**GOAL OF THE EXERCISE:**
Extract all lines containing "Blender".
··· RECORDED DATA
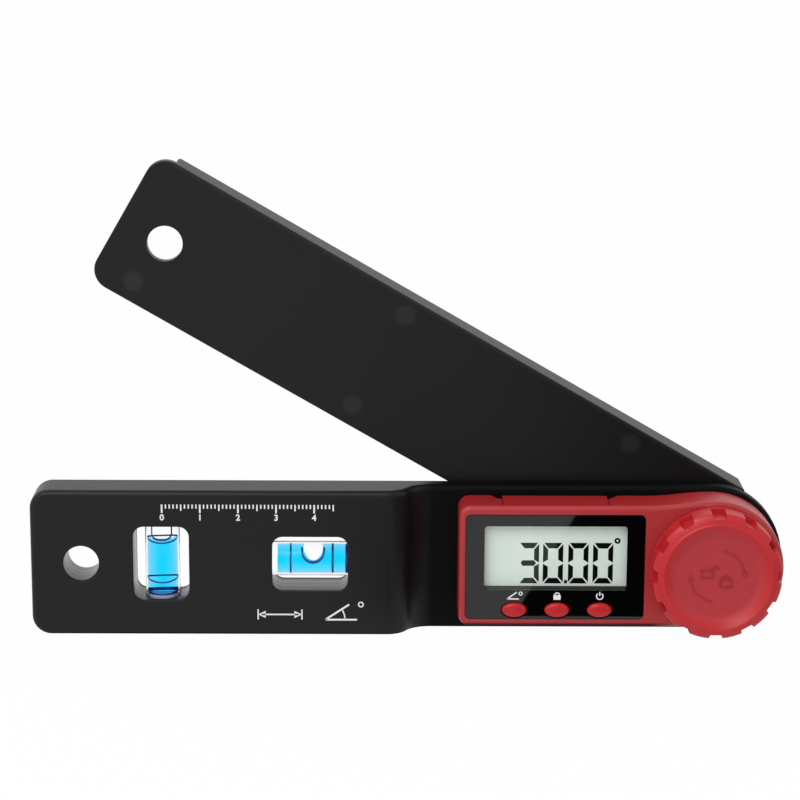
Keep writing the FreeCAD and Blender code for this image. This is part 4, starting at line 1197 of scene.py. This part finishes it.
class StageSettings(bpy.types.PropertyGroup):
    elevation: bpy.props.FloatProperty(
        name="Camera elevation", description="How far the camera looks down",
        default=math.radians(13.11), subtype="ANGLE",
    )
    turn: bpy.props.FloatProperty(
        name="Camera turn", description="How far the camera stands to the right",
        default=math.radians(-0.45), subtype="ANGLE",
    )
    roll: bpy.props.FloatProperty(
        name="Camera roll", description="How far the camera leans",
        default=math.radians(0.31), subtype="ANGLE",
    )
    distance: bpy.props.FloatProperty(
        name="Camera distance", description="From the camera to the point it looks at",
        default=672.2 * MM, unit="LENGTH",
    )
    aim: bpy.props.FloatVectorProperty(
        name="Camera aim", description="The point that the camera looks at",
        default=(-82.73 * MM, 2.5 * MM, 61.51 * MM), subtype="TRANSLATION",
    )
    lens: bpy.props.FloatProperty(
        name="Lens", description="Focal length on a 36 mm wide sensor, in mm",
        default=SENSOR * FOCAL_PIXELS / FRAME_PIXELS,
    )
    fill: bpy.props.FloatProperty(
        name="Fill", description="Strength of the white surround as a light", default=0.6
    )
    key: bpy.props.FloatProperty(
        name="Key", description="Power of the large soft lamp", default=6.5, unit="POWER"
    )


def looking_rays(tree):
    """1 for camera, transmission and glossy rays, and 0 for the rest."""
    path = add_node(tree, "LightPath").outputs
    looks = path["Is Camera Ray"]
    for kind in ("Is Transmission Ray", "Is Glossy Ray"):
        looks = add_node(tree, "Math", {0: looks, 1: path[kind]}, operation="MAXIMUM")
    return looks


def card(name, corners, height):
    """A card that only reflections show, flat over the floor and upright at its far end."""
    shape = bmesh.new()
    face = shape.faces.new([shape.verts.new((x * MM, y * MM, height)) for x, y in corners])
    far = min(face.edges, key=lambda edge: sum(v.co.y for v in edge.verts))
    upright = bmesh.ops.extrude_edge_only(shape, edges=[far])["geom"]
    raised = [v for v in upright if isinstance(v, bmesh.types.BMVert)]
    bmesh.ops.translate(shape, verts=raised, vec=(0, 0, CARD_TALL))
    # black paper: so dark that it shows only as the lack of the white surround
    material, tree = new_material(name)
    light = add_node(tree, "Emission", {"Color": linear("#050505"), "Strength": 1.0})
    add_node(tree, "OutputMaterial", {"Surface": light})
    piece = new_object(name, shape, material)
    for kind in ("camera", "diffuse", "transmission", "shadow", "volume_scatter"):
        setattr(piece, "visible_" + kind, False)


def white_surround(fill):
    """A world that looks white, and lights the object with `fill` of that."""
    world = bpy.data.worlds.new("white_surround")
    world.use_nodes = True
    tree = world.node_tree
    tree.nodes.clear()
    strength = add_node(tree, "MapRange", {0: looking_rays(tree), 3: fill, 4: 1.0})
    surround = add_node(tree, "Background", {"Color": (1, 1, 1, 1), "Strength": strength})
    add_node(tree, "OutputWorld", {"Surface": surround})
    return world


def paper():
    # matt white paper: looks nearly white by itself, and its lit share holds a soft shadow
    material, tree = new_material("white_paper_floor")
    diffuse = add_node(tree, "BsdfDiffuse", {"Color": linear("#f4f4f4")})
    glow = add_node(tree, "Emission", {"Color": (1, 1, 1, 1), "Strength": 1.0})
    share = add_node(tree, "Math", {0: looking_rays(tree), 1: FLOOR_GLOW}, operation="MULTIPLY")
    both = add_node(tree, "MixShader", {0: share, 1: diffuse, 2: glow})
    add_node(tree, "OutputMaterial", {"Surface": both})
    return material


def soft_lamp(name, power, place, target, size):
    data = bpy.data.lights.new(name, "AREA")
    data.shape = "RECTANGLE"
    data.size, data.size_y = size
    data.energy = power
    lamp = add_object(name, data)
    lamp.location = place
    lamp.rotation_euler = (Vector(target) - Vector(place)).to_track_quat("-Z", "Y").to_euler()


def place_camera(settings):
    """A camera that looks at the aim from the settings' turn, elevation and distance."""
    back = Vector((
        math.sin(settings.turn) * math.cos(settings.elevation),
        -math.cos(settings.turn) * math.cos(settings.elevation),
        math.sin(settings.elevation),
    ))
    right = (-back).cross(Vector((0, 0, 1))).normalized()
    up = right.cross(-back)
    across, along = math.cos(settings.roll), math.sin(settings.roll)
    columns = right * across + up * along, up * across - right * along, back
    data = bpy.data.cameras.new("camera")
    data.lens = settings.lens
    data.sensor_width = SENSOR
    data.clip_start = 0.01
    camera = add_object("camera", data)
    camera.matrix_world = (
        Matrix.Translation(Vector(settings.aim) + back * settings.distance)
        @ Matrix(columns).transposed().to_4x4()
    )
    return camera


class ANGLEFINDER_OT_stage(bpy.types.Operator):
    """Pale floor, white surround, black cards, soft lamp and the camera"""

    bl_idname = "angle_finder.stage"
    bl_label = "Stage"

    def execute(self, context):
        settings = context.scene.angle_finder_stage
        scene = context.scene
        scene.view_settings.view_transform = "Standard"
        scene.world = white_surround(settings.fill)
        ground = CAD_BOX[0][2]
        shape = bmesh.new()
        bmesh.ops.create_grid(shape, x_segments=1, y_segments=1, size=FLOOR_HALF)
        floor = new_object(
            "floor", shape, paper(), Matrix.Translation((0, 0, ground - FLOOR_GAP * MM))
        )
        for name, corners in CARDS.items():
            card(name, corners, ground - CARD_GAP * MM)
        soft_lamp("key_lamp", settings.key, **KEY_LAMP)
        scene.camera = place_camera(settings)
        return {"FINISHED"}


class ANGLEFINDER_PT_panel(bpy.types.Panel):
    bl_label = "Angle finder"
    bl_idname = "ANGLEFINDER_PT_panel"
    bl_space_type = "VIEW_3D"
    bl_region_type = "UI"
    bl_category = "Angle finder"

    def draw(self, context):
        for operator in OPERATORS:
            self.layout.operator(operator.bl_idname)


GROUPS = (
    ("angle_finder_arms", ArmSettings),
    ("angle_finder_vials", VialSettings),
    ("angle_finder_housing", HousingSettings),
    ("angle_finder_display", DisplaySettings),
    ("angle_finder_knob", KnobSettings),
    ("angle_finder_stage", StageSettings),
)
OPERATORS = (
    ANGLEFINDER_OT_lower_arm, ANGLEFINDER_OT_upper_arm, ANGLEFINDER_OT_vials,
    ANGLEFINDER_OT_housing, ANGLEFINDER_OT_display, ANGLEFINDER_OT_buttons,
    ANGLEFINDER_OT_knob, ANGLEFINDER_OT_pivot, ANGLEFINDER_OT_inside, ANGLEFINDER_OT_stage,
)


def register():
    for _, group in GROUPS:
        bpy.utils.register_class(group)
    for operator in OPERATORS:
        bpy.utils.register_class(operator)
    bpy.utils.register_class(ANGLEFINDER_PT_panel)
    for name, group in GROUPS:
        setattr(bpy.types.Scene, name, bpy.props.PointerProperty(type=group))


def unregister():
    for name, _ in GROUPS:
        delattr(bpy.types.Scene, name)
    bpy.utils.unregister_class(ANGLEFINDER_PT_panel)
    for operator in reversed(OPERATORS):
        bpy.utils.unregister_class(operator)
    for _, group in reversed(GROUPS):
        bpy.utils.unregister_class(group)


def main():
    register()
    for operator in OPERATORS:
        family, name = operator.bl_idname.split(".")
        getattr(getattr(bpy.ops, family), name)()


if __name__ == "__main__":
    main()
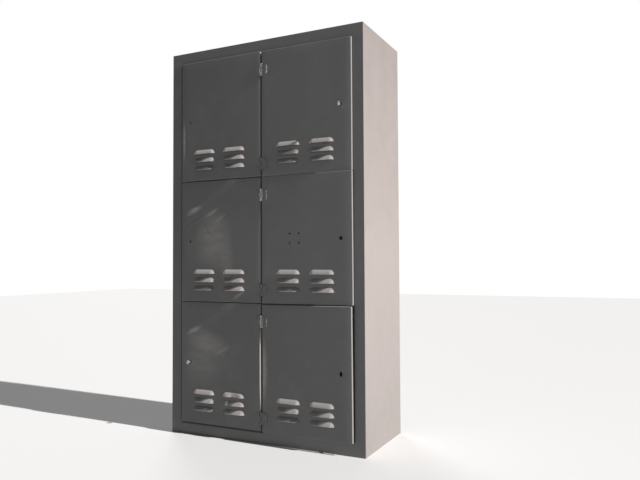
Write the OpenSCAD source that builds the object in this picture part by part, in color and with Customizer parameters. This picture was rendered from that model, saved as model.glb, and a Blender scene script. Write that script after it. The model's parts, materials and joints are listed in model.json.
······
**IN RESPONSE:**
Keep writing the FreeCAD and Blender code for this image. This is part 4, starting at line 1197 of scene.py. This part finishes it.
Write the OpenSCAD source that builds the object in this picture part by part, in color and with Customizer parameters. This picture was rendered from that model, saved as model.glb, and a Blender scene script. Write that script after it. The model's parts, materials and joints are listed in model.json.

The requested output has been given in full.